**Given request**
Find each line with the word "bodies" and copy it.
□ □ □ □ □
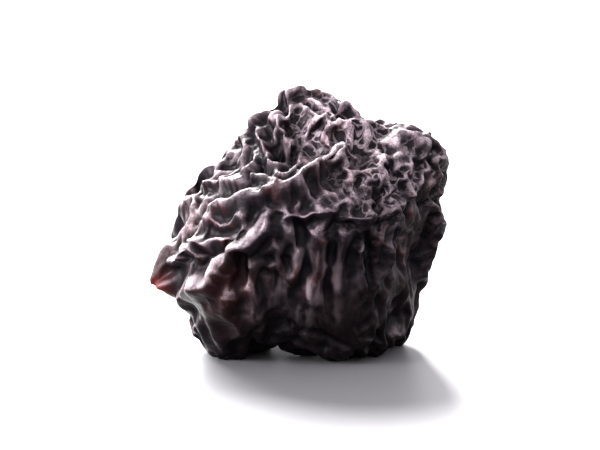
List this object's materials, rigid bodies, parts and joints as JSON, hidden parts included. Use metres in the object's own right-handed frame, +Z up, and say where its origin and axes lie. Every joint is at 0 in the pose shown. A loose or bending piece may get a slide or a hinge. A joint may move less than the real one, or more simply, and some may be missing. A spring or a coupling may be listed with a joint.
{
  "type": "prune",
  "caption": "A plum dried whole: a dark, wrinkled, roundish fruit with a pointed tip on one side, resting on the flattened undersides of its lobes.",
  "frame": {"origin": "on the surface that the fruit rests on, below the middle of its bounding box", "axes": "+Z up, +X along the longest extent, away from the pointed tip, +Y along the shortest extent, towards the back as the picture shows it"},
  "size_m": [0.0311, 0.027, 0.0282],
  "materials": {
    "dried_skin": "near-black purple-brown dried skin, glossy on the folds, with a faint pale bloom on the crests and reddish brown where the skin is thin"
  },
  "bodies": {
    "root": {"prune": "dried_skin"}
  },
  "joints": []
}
□ □ □ □ □
**Solution to this problem**
List this object's materials, rigid bodies, parts and joints as JSON, hidden parts included. Use metres in the object's own right-handed frame, +Z up, and say where its origin and axes lie. Every joint is at 0 in the pose shown. A loose or bending piece may get a slide or a hinge. A joint may move less than the real one, or more simply, and some may be missing. A spring or a coupling may be listed with a joint.
  "bodies": {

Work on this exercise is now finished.